UPI Asia ^ | November 28, 2007 | M.D. Nalapat

Posted on 05/24/2008 7:38:15 PM PDT by 2ndDivisionVet

Manipal, India — Thanks largely to India's first prime minister, Jawaharlal Nehru, who shared with his leftwing British friends a dislike of the Yanks, the geopolitically senseless alienation between the United States and India continued for five decades after India's independence in 1947.

What seems finally to have convinced the British to leave India was the seepage of loyalty from the Indian component of the armed forces. More than 2 million Indians saw action on the Allied side during World War II. Yet during the war, their loyalty to the Crown was tested by the discriminatory treatment meted out to Indians in the services. British personnel dominated the higher reaches of the military and were given perquisites and privileges far beyond those enjoyed by Indians.
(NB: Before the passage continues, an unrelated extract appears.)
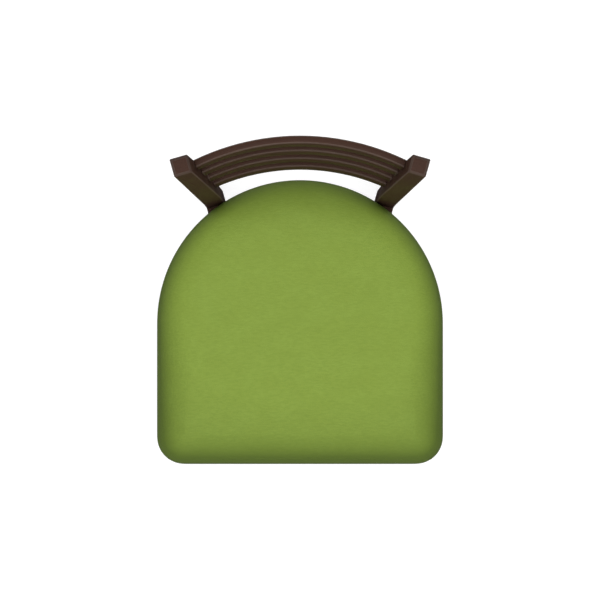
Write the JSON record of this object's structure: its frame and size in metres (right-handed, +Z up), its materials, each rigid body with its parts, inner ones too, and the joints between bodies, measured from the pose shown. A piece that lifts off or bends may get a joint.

Several thousands of soldiers joined the pro-Axis Indian National Army during the war. Within the ranks of those who remained on the Allied side, there was visible sympathy for those Indian officers and men who switched sides and refused to fight for the British monarchy that denied them the privileges enjoyed by soldiers from the Australian, New Zealand, U.S. and Canadian complements. The possibility of widespread revolts within the armed forces concentrated minds in London and speeded up the withdrawal from India

During World War II, the Muslim League under M. A. Jinnah backed the Allies unreservedly, and was later rewarded with Pakistan, a Muslim state carved out of Hindu-majority India. Jinnah's effusive backing for the British was matched by his successors' similarly emollient line toward the United States. As a result, Washington joined London in regarding Pakistan as a reliable ally, in contrast to the "undependable" Indians -- a tilt that continued until 9/11.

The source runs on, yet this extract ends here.